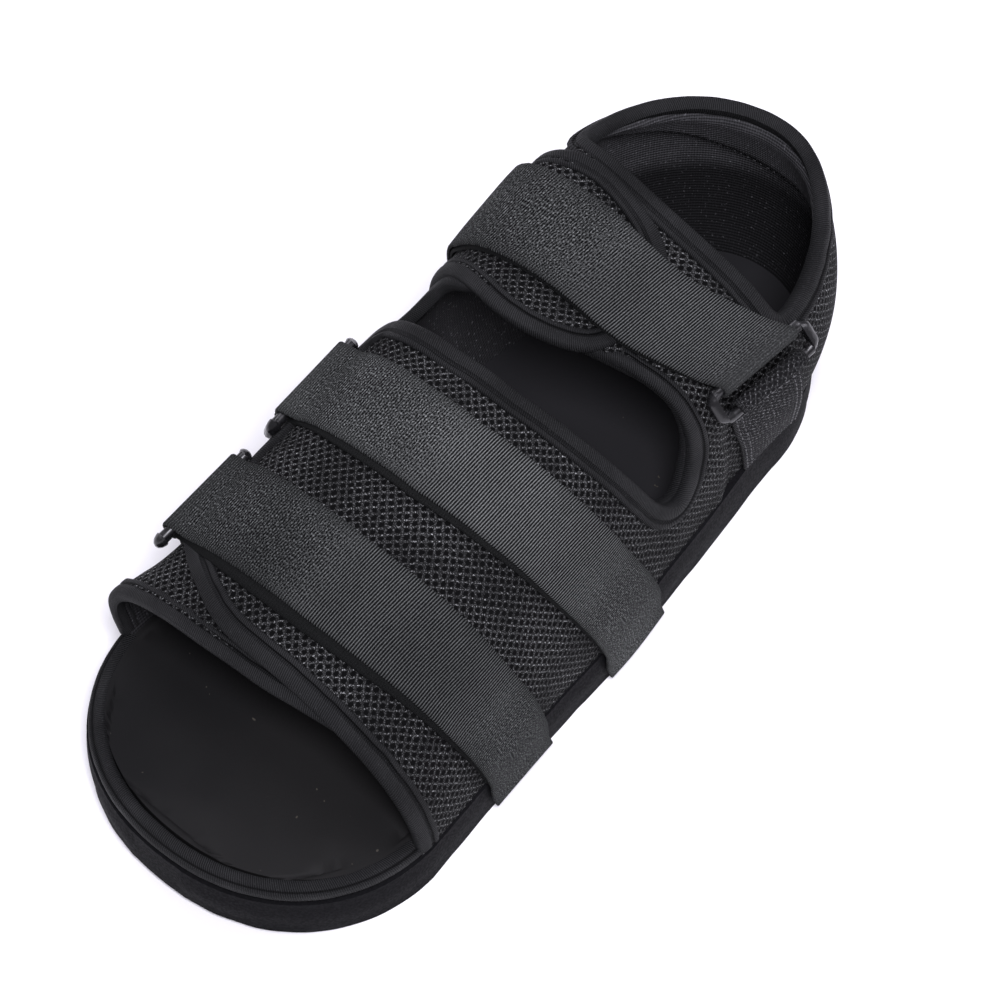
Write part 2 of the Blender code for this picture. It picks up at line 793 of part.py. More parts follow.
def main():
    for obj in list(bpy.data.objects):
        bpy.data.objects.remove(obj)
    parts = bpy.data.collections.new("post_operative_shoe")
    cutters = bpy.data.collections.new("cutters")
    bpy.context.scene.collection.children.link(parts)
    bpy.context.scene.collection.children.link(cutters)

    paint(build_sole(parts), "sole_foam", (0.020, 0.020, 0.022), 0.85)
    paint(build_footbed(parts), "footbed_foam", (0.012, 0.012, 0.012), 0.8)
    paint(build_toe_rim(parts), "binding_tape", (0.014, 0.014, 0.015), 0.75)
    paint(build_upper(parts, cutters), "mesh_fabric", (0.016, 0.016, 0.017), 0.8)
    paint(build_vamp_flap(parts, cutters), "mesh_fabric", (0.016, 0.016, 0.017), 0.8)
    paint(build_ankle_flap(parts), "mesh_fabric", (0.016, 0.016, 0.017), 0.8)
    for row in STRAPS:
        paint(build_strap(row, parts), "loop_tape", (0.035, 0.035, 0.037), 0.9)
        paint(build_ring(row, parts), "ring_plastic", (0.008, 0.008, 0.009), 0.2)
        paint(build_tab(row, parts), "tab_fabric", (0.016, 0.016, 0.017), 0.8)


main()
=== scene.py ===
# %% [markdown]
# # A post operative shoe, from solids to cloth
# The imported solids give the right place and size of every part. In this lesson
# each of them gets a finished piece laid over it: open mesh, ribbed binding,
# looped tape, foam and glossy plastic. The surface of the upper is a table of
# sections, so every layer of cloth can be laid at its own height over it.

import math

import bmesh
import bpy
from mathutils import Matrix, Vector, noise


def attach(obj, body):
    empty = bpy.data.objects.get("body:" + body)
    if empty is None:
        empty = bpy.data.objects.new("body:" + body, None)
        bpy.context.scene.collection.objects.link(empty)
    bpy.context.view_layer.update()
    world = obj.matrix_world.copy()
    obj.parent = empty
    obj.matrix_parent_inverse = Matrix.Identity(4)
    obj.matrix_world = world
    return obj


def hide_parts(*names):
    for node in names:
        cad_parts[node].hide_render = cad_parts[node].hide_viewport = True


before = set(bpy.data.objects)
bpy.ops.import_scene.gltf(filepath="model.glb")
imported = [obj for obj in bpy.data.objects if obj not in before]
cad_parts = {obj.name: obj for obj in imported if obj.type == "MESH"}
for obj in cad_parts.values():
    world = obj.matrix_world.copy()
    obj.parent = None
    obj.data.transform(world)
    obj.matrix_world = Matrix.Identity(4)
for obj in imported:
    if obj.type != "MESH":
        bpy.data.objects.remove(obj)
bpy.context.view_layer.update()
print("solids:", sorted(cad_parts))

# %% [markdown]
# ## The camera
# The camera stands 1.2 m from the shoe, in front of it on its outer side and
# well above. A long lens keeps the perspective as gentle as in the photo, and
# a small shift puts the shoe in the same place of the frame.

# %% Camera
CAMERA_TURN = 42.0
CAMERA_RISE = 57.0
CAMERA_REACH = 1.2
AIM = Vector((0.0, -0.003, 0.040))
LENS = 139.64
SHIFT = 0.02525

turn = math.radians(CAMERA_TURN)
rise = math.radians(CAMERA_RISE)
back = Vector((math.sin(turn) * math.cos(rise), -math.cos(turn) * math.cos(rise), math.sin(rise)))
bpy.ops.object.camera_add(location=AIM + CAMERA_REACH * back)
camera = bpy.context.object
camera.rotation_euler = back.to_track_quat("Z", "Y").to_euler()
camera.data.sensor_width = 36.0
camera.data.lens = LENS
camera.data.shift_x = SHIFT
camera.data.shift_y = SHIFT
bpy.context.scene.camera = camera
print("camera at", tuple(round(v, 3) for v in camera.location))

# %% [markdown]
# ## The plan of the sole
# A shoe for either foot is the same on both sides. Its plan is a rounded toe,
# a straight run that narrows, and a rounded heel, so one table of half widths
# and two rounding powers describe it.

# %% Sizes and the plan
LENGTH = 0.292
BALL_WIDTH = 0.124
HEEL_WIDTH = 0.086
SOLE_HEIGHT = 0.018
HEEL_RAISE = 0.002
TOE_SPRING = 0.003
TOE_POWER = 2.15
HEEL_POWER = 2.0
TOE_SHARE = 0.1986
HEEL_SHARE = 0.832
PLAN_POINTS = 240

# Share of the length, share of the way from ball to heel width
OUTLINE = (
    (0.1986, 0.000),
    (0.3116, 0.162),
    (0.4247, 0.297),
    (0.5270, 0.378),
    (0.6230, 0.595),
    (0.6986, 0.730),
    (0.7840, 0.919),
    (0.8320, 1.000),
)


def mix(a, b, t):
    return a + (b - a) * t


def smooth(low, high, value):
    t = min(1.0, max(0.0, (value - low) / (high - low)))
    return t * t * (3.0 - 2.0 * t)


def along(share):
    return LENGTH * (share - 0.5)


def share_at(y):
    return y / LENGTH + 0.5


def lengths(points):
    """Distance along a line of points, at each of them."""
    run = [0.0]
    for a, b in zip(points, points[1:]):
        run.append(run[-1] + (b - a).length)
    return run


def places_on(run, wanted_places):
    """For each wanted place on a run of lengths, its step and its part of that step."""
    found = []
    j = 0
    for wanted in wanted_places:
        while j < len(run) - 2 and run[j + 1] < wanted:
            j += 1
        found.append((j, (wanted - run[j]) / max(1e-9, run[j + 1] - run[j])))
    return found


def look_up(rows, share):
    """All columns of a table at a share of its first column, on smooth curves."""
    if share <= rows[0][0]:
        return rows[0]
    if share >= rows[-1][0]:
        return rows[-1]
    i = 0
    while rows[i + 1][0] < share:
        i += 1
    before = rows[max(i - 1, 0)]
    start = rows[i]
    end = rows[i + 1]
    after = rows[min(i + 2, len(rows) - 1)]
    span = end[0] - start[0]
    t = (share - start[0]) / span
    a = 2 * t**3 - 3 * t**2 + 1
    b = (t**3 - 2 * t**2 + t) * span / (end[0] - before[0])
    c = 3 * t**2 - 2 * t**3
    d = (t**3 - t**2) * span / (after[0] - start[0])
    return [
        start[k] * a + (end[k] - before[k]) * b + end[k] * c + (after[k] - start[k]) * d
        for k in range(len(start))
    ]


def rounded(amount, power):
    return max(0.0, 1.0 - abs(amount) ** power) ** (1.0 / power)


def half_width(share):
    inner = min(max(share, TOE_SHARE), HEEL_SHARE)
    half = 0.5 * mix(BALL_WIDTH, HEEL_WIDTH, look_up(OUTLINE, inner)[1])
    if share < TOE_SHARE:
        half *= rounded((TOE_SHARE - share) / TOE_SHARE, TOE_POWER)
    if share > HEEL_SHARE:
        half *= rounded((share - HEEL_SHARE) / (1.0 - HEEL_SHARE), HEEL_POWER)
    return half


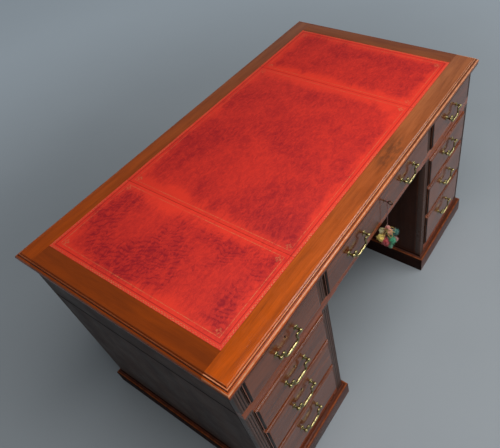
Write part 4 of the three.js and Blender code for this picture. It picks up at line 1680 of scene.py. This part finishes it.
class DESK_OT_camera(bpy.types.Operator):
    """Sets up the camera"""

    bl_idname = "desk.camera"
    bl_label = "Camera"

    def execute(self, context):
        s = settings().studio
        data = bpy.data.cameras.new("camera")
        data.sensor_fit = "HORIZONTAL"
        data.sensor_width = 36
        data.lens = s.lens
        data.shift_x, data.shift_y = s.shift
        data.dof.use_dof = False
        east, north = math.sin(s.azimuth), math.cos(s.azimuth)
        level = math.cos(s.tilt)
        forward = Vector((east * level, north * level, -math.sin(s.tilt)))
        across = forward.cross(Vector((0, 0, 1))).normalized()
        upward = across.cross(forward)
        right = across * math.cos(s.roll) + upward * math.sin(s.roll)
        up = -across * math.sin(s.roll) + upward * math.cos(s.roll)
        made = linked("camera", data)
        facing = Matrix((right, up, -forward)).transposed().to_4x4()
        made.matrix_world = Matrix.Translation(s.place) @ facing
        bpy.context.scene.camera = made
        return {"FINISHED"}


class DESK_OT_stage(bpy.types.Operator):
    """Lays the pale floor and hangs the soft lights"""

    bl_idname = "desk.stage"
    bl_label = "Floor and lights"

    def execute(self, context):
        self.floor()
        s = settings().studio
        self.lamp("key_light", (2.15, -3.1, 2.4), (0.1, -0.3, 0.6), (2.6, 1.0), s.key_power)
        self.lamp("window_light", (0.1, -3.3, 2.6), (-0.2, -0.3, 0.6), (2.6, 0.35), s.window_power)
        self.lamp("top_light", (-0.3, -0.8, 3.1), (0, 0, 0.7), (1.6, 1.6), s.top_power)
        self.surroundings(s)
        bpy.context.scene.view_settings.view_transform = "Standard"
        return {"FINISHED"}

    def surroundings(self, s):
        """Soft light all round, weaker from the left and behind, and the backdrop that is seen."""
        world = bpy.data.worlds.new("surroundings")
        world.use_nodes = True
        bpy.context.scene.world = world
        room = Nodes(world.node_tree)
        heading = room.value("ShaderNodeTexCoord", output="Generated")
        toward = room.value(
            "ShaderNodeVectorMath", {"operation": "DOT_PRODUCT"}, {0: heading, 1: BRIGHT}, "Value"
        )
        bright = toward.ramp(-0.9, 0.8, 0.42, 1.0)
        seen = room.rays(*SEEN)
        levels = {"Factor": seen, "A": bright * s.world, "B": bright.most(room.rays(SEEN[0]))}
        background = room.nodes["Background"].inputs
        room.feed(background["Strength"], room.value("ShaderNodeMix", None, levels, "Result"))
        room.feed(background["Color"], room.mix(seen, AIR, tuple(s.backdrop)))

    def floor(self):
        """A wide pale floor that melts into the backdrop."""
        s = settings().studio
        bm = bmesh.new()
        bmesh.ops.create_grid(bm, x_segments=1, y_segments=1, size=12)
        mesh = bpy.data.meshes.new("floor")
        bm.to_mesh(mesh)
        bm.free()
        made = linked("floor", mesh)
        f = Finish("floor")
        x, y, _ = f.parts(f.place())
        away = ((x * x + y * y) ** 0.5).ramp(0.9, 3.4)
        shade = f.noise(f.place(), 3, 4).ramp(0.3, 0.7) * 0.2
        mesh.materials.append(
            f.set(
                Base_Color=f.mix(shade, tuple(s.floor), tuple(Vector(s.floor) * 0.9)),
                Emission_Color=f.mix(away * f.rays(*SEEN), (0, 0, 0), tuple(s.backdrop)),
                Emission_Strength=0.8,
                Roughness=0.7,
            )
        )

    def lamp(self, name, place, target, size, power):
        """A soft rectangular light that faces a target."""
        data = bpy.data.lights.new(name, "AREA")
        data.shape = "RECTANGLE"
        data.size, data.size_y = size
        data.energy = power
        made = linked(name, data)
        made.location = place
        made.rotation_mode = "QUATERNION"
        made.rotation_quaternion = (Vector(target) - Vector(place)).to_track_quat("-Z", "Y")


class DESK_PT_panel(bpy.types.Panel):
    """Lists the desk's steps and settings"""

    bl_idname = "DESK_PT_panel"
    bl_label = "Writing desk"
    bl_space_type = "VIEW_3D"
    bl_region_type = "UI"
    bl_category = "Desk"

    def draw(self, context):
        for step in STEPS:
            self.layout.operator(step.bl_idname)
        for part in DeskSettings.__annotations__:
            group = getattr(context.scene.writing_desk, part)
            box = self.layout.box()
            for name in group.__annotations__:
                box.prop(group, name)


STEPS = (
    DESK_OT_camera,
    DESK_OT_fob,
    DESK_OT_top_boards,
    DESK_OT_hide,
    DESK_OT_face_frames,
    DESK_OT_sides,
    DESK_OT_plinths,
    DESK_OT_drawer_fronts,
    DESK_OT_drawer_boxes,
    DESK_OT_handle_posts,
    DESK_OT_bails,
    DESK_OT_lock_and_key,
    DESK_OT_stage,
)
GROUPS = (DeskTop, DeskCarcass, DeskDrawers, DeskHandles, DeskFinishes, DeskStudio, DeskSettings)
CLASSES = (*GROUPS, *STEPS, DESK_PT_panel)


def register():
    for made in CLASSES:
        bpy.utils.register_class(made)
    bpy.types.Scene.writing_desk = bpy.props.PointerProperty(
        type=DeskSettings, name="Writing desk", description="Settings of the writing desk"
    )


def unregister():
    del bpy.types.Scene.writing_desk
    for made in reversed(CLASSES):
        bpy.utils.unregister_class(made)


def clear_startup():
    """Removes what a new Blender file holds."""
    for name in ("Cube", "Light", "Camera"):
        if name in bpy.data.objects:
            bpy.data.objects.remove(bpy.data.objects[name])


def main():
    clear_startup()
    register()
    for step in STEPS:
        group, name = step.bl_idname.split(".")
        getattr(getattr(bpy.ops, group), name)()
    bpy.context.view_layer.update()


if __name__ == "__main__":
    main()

Aim:
Look through the entries above and quote exactly the lines from the line with "0.020, 0.022), 0.85)" to the line with "in imported if", counting both of those lines.

Finished exercise:
    paint(build_sole(parts), "sole_foam", (0.020, 0.020, 0.022), 0.85)
    paint(build_footbed(parts), "footbed_foam", (0.012, 0.012, 0.012), 0.8)
    paint(build_toe_rim(parts), "binding_tape", (0.014, 0.014, 0.015), 0.75)
    paint(build_upper(parts, cutters), "mesh_fabric", (0.016, 0.016, 0.017), 0.8)
    paint(build_vamp_flap(parts, cutters), "mesh_fabric", (0.016, 0.016, 0.017), 0.8)
    paint(build_ankle_flap(parts), "mesh_fabric", (0.016, 0.016, 0.017), 0.8)
    for row in STRAPS:
        paint(build_strap(row, parts), "loop_tape", (0.035, 0.035, 0.037), 0.9)
        paint(build_ring(row, parts), "ring_plastic", (0.008, 0.008, 0.009), 0.2)
        paint(build_tab(row, parts), "tab_fabric", (0.016, 0.016, 0.017), 0.8)


main()
=== scene.py ===
# %% [markdown]
# # A post operative shoe, from solids to cloth
# The imported solids give the right place and size of every part. In this lesson
# each of them gets a finished piece laid over it: open mesh, ribbed binding,
# looped tape, foam and glossy plastic. The surface of the upper is a table of
# sections, so every layer of cloth can be laid at its own height over it.

import math

import bmesh
import bpy
from mathutils import Matrix, Vector, noise


def attach(obj, body):
    empty = bpy.data.objects.get("body:" + body)
    if empty is None:
        empty = bpy.data.objects.new("body:" + body, None)
        bpy.context.scene.collection.objects.link(empty)
    bpy.context.view_layer.update()
    world = obj.matrix_world.copy()
    obj.parent = empty
    obj.matrix_parent_inverse = Matrix.Identity(4)
    obj.matrix_world = world
    return obj


def hide_parts(*names):
    for node in names:
        cad_parts[node].hide_render = cad_parts[node].hide_viewport = True


before = set(bpy.data.objects)
bpy.ops.import_scene.gltf(filepath="model.glb")
imported = [obj for obj in bpy.data.objects if obj not in before]
cad_parts = {obj.name: obj for obj in imported if obj.type == "MESH"}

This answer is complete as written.